> Problem description: Go through the listing and copy each line with the string "from".

Begin Input material

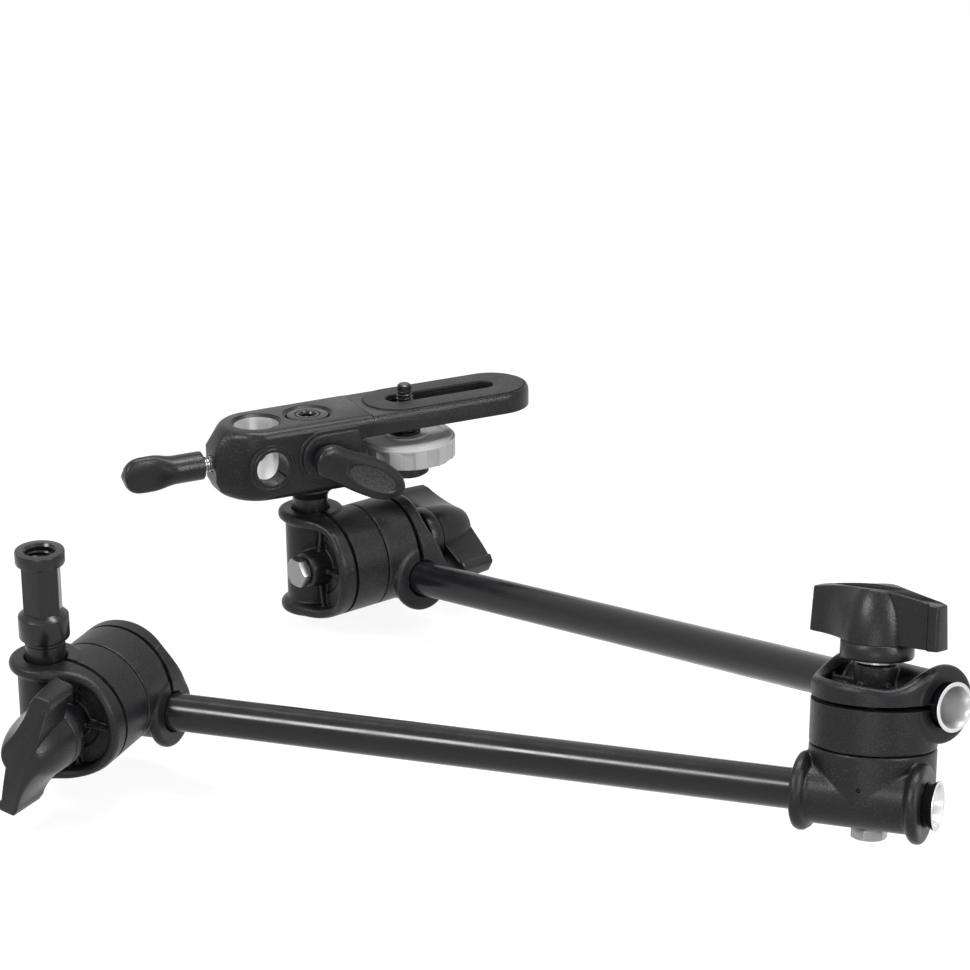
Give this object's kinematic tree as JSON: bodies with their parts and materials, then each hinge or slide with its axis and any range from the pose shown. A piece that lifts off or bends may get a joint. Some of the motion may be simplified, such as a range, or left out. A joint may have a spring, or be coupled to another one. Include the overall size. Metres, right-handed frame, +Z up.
{
  "type": "articulating friction arm",
  "caption": "Articulating arm: black tubes joined by lockable disc joints with wing knobs, ending in a swivelling slotted camera bracket; held by a stud at its base.",
  "frame": {"origin": "on the axis of the base stud, in the plane of its head", "axes": "+Z up along the stud, out of its head; +X the way the lower tube runs; +Y away from the first joint's knob"},
  "size_m": [0.326, 0.2648, 0.1049],
  "materials": {
    "moulded_black": "fine textured black moulding",
    "knob_black": "satin black moulding",
    "anodised_black": "smooth black anodised",
    "zinc_steel": "bright zinc plated",
    "blackened_steel": "satin blackened steel",
    "painted_casting": "satin black painted die casting",
    "textured_pad": "fine pebbled black rubber",
    "grey_wheel": "mid grey moulding"
  },
  "bodies": {
    "base_stud": {"base_stud": "blackened_steel"},
    "base_near": {"base_near_half": "moulded_black", "base_washer": "zinc_steel"},
    "base_far": {"base_far_half": "moulded_black", "base_bolt": "zinc_steel"},
    "base_knob": {"base_knob": "knob_black"},
    "lower_tube": {"lower_tube": "anodised_black"},
    "elbow_lower": {"elbow_lower_half": "moulded_black", "elbow_bolt": "zinc_steel"},
    "elbow_upper": {"elbow_upper_half": "moulded_black", "elbow_washer": "zinc_steel"},
    "elbow_knob": {"elbow_knob": "knob_black"},
    "upper_tube": {"upper_tube": "anodised_black"},
    "head_far": {"head_far_half": "moulded_black", "head_washer": "zinc_steel"},
    "head_knob": {"head_knob": "knob_black"},
    "head_near": {"head_near_half": "moulded_black", "head_bolt": "zinc_steel"},
    "bracket_stud": {"bracket_stud": "blackened_steel"},
    "bracket": {"bracket_body": "painted_casting", "bracket_pad": "textured_pad"},
    "lock_lever": {"lock_lever": "knob_black", "lock_lever_screw": "zinc_steel"},
    "end_screw": {"end_screw": "zinc_steel"},
    "end_handle": {"end_screw_handle": "knob_black"},
    "screw_carriage": {"screw_spacer": "blackened_steel"},
    "camera_screw": {"camera_screw": "blackened_steel"},
    "lock_wheel": {"lock_wheel": "grey_wheel"}
  },
  "joints": [
    {"name": "base_swivel", "type": "hinge", "parent": "base_stud", "child": "base_near", "pos_m": [0, 0, 0], "axis": [0, 0, 1], "continuous": true},
    {"name": "base_turn", "type": "hinge", "parent": "base_near", "child": "base_far", "pos_m": [0.0099, 0.0145, -0.0579], "axis": [0, 1, 0], "continuous": true},
    {"name": "base_knob_turn", "type": "hinge", "parent": "base_near", "child": "base_knob", "pos_m": [0.0099, 0.0145, -0.0579], "axis": [0, -1, 0], "continuous": true},
    {"name": "lower_tube_twist", "type": "hinge", "parent": "base_far", "child": "lower_tube", "pos_m": [0.0108, 0.029, -0.06776], "axis": [0.9959, 0, 0.0906], "continuous": true},
    {"name": "elbow_slide", "type": "slide", "parent": "lower_tube", "child": "elbow_lower", "axis": [-0.9959, 0, -0.0906], "range_m": [0, 0.195]},
    {"name": "elbow_turn", "type": "hinge", "parent": "elbow_lower", "child": "elbow_upper", "pos_m": [0.26719, 0.04226, -0.03286], "axis": [0.0877, -0.2538, -0.9633], "range_deg": [-15, 300]},
    {"name": "elbow_knob_turn", "type": "hinge", "parent": "elbow_upper", "child": "elbow_knob", "pos_m": [0.26719, 0.04226, -0.03286], "axis": [-0.0877, 0.2538, 0.9633], "continuous": true},
    {"name": "upper_tube_twist", "type": "hinge", "parent": "elbow_upper", "child": "upper_tube", "pos_m": [0.27081, 0.05436, -0.02067], "axis": [0.8651, -0.4601, 0.1999], "continuous": true},
    {"name": "head_slide", "type": "slide", "parent": "upper_tube", "child": "head_far", "axis": [-0.8651, 0.4601, -0.1999], "range_m": [-0.195, 0]},
    {"name": "head_knob_turn", "type": "hinge", "parent": "head_far", "child": "head_knob", "pos_m": [0.03408, 0.16405, -0.06343], "axis": [0.4729, 0.8809, -0.0195], "continuous": true},
    {"name": "head_turn", "type": "hinge", "parent": "head_far", "child": "head_near", "pos_m": [0.03408, 0.16405, -0.06343], "axis": [0.4729, 0.8809, -0.0195], "range_deg": [-110, 60]},
    {"name": "stud_swivel", "type": "hinge", "parent": "head_near", "child": "bracket_stud", "pos_m": [0.01851, 0.15595, -0.06366], "axis": [0.0359, -0.0413, -0.9985], "continuous": true},
    {"name": "bracket_lift", "type": "slide", "parent": "bracket_stud", "child": "bracket", "axis": [-0.0359, 0.0413, 0.9985], "range_m": [0, 0.035]},
    {"name": "lock_lever_turn", "type": "hinge", "parent": "bracket", "child": "lock_lever", "pos_m": [0.02992, 0.14687, -0.0184], "axis": [0.765, -0.6417, 0.0541], "range_deg": [0, 150]},
    {"name": "end_screw_travel", "type": "slide", "parent": "bracket", "child": "end_screw", "axis": [0.643, 0.7658, -0.0086], "range_m": [-0.004, 0.002]},
    {"name": "end_screw_turn", "type": "hinge", "parent": "end_screw", "child": "end_handle", "pos_m": [-0.00774, 0.12834, -0.01989], "axis": [0.643, 0.7658, -0.0086], "range_deg": [-1440, 720]},
    {"name": "camera_screw_slide", "type": "slide", "parent": "bracket", "child": "screw_carriage", "axis": [0.643, 0.7658, -0.0086], "range_m": [-0.0028, 0.0318]},
    {"name": "camera_screw_turn", "type": "hinge", "parent": "screw_carriage", "child": "camera_screw", "pos_m": [0.04187, 0.18854, -0.00728], "axis": [-0.0359, 0.0413, 0.9985], "continuous": true},
    {"name": "lock_wheel_turn", "type": "hinge", "parent": "screw_carriage", "child": "lock_wheel", "pos_m": [0.04187, 0.18854, -0.00728], "axis": [-0.0359, 0.0413, 0.9985], "continuous": true}
  ],
  "couplings": [
    {"joint": "end_screw_turn", "follows": "end_screw_travel", "rad_per_m": 6283.2}
  ]
}
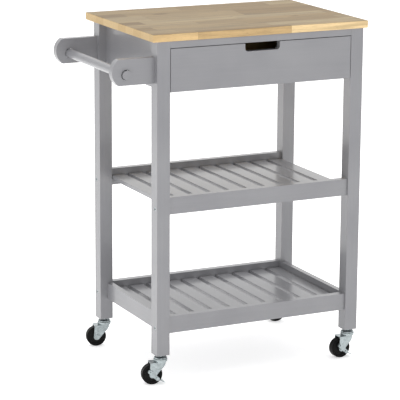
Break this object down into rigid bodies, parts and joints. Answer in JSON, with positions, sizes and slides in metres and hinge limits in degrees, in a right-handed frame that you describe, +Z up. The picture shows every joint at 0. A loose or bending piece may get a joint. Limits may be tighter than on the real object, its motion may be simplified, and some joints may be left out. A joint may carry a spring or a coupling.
{
  "type": "kitchen island cart",
  "caption": "Grey painted wooden kitchen cart on casters with a wood worktop, a drawer with a finger notch, slatted shelves and a round towel bar at the left end.",
  "frame": {"origin": "on the floor, in the middle of the cart's overall length (worktop and towel bar brackets) and of the worktop's depth", "axes": "+X along the front towards the right-hand end, +Y from the drawer front to the back, +Z up"},
  "size_m": [0.665, 0.4, 0.845],
  "materials": {
    "grey_paint": "satin grey paint on wood",
    "worktop_wood": "oiled rubberwood, edge-glued staves",
    "plywood": "clear lacquered plywood",
    "dowel_beech": "plain turned beech",
    "runner_paint": "off-white powder coat",
    "roller_plastic": "moulded white nylon",
    "wheel_plastic": "black moulded plastic",
    "zinc_steel": "bright zinc plated steel"
  },
  "bodies": {
    "cart_frame": {"worktop": "worktop_wood", "front_left_leg": "grey_paint", "front_right_leg": "grey_paint", "back_left_leg": "grey_paint", "back_right_leg": "grey_paint", "left_side_panel": "grey_paint", "right_side_panel": "grey_paint", "back_panel": "grey_paint", "front_top_rail": "grey_paint", "left_lower_rail": "grey_paint", "right_lower_rail": "grey_paint", "middle_front_rail": "grey_paint", "middle_back_rail": "grey_paint", "middle_slats": "grey_paint", "lower_front_rail": "grey_paint", "lower_back_rail": "grey_paint", "lower_slats": "grey_paint", "front_bar_bracket": "grey_paint", "back_bar_bracket": "grey_paint", "towel_bar": "grey_paint", "bar_screws": "zinc_steel", "rail_bolts": "zinc_steel", "barrel_nuts": "zinc_steel", "frame_dowels": "dowel_beech", "worktop_angles": "zinc_steel", "frame_screws": "zinc_steel", "caster_sockets": "zinc_steel", "left_cabinet_runner": "runner_paint", "right_cabinet_runner": "runner_paint", "front_left_stem": "zinc_steel", "front_right_stem": "zinc_steel", "back_left_stem": "zinc_steel", "back_right_stem": "zinc_steel"},
    "drawer": {"drawer_front": "grey_paint", "drawer_left_side": "plywood", "drawer_right_side": "plywood", "drawer_back": "plywood", "drawer_bottom": "plywood", "drawer_dowels": "dowel_beech", "drawer_screws": "zinc_steel", "left_drawer_runner": "runner_paint", "right_drawer_runner": "runner_paint"},
    "front_rollers": {"cabinet_rollers": "roller_plastic"},
    "rear_rollers": {"drawer_rollers": "roller_plastic"},
    "front_left_swivel": {"front_left_fork": "zinc_steel", "front_left_axle": "zinc_steel"},
    "front_left_roll": {"front_left_wheel": "wheel_plastic"},
    "front_right_swivel": {"front_right_fork": "zinc_steel", "front_right_axle": "zinc_steel"},
    "front_right_roll": {"front_right_wheel": "wheel_plastic"},
    "back_left_swivel": {"back_left_fork": "zinc_steel", "back_left_axle": "zinc_steel"},
    "back_left_roll": {"back_left_wheel": "wheel_plastic"},
    "back_right_swivel": {"back_right_fork": "zinc_steel", "back_right_axle": "zinc_steel"},
    "back_right_roll": {"back_right_wheel": "wheel_plastic"},
    "front_left_lever": {"front_left_brake": "zinc_steel"},
    "front_right_lever": {"front_right_brake": "zinc_steel"}
  },
  "joints": [
    {"name": "drawer_slide", "type": "slide", "parent": "cart_frame", "child": "drawer", "axis": [0, -1, 0], "range_m": [0, 0.23]},
    {"name": "front_roller_turn", "type": "hinge", "parent": "cart_frame", "child": "front_rollers", "pos_m": [0.0475, -0.169, 0.72465], "axis": [1, 0, 0], "range_deg": [-10, 1700]},
    {"name": "rear_roller_turn", "type": "hinge", "parent": "drawer", "child": "rear_rollers", "pos_m": [0.0475, 0.107, 0.72355], "axis": [1, 0, 0], "range_deg": [-10, 1900]},
    {"name": "front_left_swivel_turn", "type": "hinge", "parent": "cart_frame", "child": "front_left_swivel", "pos_m": [-0.209, -0.1805, 0.055], "axis": [0, 0, 1], "continuous": true},
    {"name": "front_left_wheel_turn", "type": "hinge", "parent": "front_left_swivel", "child": "front_left_roll", "pos_m": [-0.23067, -0.17668, 0.025], "axis": [-0.1736, -0.9848, 0], "continuous": true},
    {"name": "front_right_swivel_turn", "type": "hinge", "parent": "cart_frame", "child": "front_right_swivel", "pos_m": [0.304, -0.1805, 0.055], "axis": [0, 0, 1], "continuous": true},
    {"name": "front_right_wheel_turn", "type": "hinge", "parent": "front_right_swivel", "child": "front_right_roll", "pos_m": [0.28201, -0.18127, 0.025], "axis": [0.0349, -0.9994, 0], "continuous": true},
    {"name": "back_left_swivel_turn", "type": "hinge", "parent": "cart_frame", "child": "back_left_swivel", "pos_m": [-0.209, 0.1585, 0.055], "axis": [0, 0, 1], "continuous": true},
    {"name": "back_left_wheel_turn", "type": "hinge", "parent": "back_left_swivel", "child": "back_left_roll", "pos_m": [-0.23067, 0.16232, 0.025], "axis": [-0.1736, -0.9848, 0], "continuous": true},
    {"name": "back_right_swivel_turn", "type": "hinge", "parent": "cart_frame", "child": "back_right_swivel", "pos_m": [0.304, 0.1585, 0.055], "axis": [0, 0, 1], "continuous": true},
    {"name": "back_right_wheel_turn", "type": "hinge", "parent": "back_right_swivel", "child": "back_right_roll", "pos_m": [0.28233, 0.16232, 0.025], "axis": [-0.1736, -0.9848, 0], "continuous": true},
    {"name": "front_left_brake_turn", "type": "hinge", "parent": "front_left_swivel", "child": "front_left_lever", "pos_m": [-0.24083, -0.19113, 0.034], "axis": [0.1736, 0.9848, 0], "range_deg": [0, 6]},
    {"name": "front_right_brake_turn", "type": "hinge", "parent": "front_right_swivel", "child": "front_right_lever", "pos_m": [0.27508, -0.19752, 0.034], "axis": [-0.0349, 0.9994, 0], "range_deg": [0, 6]}
  ],
  "couplings": [
    {"joint": "front_roller_turn", "follows": "drawer_slide", "rad_per_m": 125},
    {"joint": "rear_roller_turn", "follows": "drawer_slide", "rad_per_m": 142.86}
  ]
}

End Input material

> Finished answer:
Give this object's kinematic tree as JSON: bodies with their parts and materials, then each hinge or slide with its axis and any range from the pose shown. A piece that lifts off or bends may get a joint. Some of the motion may be simplified, such as a range, or left out. A joint may have a spring, or be coupled to another one. Include the overall size. Metres, right-handed frame, +Z up.
  "frame": {"origin": "on the axis of the base stud, in the plane of its head", "axes": "+Z up along the stud, out of its head; +X the way the lower tube runs; +Y away from the first joint's knob"},
  "frame": {"origin": "on the floor, in the middle of the cart's overall length (worktop and towel bar brackets) and of the worktop's depth", "axes": "+X along the front towards the right-hand end, +Y from the drawer front to the back, +Z up"},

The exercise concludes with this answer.